At first, such a small rucksack should have contained a spare ration and spare shoes. But the war dragged on, and was replaced by a simpler and larger backpack: made of fabric, easy to manufacture and with increased capacity. Even now people go for berries with such backpacks.
Continuing the brainstorming, Ivika Maidre says that the history of 1944 is not only the story of soldiers, but also of local women and children who had to flee from the war.
„The population of our parishes left in January, February, and especially after the March bombing of Narva. People were afraid for themselves and for their family, – Ivika continues, adding that the mood was not hopeless after all. – Many of those who left at the beginning of 1944 considered their departure temporary.“
As it turned out, the population of the North-East of Estonia did not come back.

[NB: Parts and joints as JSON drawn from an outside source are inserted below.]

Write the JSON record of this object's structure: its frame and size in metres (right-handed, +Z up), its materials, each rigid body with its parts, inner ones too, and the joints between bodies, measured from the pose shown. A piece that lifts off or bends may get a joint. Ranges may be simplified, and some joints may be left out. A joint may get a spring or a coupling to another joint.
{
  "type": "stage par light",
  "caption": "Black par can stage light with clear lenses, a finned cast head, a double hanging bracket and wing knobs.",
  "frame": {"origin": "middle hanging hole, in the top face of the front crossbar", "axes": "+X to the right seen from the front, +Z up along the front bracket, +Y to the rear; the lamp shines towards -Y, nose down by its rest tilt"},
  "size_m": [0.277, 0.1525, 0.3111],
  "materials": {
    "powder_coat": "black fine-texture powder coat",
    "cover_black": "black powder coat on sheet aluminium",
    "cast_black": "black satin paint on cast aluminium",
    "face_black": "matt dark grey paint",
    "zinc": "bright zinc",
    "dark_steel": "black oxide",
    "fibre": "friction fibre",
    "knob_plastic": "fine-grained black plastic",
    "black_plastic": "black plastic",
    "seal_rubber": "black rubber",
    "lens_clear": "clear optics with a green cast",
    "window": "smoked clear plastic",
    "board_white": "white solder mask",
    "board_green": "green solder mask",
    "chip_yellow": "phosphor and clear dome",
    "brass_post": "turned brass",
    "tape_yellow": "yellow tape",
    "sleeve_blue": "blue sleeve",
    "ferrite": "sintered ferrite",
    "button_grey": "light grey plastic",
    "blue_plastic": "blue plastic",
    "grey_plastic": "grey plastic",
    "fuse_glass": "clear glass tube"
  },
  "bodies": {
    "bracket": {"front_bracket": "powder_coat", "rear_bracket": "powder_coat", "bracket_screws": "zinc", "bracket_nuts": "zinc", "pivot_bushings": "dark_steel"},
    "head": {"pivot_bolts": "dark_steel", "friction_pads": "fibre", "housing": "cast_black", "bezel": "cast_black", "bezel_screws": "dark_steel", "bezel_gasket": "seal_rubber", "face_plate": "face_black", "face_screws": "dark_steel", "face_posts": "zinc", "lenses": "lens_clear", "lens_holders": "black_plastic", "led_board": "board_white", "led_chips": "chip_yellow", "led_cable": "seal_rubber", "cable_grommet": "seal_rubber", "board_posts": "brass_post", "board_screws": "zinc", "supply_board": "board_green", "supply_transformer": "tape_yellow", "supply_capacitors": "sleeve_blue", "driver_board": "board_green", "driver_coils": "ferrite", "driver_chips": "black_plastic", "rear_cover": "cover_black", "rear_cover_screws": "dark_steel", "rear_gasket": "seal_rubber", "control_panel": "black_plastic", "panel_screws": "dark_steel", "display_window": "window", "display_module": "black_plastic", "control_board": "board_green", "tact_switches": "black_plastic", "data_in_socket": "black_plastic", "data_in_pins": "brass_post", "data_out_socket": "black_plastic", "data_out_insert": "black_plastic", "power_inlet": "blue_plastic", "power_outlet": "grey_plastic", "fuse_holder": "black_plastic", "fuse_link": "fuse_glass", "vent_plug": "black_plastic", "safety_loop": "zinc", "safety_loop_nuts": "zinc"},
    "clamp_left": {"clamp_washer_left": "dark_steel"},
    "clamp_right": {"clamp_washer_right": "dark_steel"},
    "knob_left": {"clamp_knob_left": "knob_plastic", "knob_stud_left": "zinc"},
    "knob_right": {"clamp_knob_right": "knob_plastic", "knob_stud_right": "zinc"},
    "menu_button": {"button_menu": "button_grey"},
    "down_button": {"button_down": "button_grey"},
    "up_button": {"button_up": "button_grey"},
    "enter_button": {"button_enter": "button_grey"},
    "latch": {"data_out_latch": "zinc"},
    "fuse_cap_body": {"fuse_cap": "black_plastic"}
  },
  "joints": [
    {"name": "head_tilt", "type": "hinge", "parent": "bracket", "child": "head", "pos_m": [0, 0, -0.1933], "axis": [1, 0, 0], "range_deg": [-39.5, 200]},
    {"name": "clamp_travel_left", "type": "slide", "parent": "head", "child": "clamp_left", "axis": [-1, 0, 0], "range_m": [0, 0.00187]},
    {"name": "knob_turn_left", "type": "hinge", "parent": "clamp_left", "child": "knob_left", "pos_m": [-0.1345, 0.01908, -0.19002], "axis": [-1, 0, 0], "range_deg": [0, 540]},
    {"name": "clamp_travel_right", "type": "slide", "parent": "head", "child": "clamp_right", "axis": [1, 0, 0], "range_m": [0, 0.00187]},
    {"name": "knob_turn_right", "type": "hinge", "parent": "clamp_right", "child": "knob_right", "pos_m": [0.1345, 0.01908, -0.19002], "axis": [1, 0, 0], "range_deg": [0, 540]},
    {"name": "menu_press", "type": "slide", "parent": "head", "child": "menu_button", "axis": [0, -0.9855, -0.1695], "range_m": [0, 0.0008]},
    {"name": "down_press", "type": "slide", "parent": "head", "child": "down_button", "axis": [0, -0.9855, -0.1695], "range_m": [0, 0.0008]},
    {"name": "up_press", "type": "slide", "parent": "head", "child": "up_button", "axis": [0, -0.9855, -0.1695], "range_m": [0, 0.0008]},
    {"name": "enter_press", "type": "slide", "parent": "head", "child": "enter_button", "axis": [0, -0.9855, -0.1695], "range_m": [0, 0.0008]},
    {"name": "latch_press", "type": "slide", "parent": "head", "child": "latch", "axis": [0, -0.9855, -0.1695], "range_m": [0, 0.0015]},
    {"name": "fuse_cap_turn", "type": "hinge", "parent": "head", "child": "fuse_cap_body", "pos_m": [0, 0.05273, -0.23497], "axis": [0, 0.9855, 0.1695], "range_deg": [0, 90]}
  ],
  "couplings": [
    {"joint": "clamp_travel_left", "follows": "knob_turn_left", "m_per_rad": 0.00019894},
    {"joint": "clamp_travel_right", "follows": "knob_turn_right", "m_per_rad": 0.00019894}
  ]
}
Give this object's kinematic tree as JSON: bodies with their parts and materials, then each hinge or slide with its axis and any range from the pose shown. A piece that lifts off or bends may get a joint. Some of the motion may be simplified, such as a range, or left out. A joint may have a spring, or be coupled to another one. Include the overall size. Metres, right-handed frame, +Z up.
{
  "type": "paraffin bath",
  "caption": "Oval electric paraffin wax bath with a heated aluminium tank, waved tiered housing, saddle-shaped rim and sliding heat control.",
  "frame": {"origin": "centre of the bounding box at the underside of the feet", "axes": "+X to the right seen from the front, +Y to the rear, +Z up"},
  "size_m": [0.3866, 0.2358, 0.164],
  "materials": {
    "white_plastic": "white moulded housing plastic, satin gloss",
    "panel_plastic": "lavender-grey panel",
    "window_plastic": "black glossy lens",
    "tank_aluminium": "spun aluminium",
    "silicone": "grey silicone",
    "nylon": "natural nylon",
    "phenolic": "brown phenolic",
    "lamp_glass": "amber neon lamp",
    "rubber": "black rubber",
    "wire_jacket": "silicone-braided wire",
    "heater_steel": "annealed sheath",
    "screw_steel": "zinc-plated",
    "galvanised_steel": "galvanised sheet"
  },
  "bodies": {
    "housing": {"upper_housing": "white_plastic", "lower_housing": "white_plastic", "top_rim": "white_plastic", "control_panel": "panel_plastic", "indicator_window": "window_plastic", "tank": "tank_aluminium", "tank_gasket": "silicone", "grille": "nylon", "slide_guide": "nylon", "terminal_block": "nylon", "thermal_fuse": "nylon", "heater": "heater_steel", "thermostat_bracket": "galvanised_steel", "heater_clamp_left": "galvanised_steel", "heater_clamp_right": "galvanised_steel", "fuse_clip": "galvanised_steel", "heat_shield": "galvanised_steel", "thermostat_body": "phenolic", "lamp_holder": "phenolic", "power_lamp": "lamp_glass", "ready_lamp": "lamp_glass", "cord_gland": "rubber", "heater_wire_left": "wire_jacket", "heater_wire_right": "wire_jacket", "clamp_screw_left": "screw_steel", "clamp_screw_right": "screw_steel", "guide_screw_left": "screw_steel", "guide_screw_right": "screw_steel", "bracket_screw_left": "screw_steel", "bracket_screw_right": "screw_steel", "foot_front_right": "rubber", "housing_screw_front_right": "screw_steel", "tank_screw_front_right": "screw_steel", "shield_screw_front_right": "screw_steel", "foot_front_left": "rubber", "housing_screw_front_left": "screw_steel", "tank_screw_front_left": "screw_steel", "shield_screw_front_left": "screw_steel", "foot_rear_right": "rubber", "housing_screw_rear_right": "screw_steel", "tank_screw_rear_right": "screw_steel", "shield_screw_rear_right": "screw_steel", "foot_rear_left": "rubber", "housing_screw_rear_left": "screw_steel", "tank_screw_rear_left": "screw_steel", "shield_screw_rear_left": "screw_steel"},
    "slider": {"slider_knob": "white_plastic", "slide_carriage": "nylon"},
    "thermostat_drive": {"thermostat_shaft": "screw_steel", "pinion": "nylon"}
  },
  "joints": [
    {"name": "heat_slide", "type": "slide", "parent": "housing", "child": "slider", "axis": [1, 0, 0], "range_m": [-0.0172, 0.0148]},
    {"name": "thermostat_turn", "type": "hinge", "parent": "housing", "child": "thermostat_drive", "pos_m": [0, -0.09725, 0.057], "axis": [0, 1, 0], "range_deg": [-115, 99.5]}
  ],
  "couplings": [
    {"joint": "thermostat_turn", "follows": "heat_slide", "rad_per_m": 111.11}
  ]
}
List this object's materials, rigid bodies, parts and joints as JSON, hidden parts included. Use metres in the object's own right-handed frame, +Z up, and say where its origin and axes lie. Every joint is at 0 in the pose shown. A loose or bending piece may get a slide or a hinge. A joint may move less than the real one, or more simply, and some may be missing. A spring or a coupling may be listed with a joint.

„In connection with the construction of a uranium enrichment plant, local residents were deprived of the right to get a residence permit. How do you allow people who were against you in the war to access a secret facility? New people arrived, for whom there were no signs of a country. Everything was in ruins after bombings, there was no local population: Soviet geologists and builders came and rebuilt everything. It was a wonderful life, because is seemed that nothing used to be here before. No matter that there had been life before the big Exodus happened, but there were no people who could tell about it.“
And what about Süvalepa Meta, who lived in Meriküla and who is embodied by Ivika Maidre in the role play? The young woman did not escape her death regardless of the fact that she was a June communist.
„It is wrong to think that everyone was against the Soviet power. In fact, there were Estonians too who thought that the happiness of the working people was coming now. Meta did not run away, because the Red Army was her army. She was waiting for it. When the Red Army assault landed here on February 14, only the old men and Meeta with the baby in her arms remained in Meriküla. But ’a la guerre comme a la guerre’. The soldiers were told in advance: the Estonians were cooperating with the Germans, they deserved no mercy! No one asked Meeta what she believed. She was killed along with the baby.”
According to Ivika, terrible images of the murder of an innocent child and mother appeared in the newspapers, and today it is known that the same fate was shared by the olds.
„The fate of the assault troops was also mournful. From 400 people who landed, only 4-7 crossed the railway and road. The rest were killed or arrested. This operation was far from success and there is nothing to talk about. In memory of Meeta and those who shared her fate, there is a stone with an inscription saying that they died at the hands of the fascist conquerors. Think of grimaces of history! Why can’t we set up a detailed explanatory text? Because in Meriküla, it probably won’t last three days.“
But what we can and should do is tell untold stories, which is exactly what Sinimägi Museum in Vaivara does. It returns human faces to history. After all, history appears not only in numbers, it is the history of human destinies.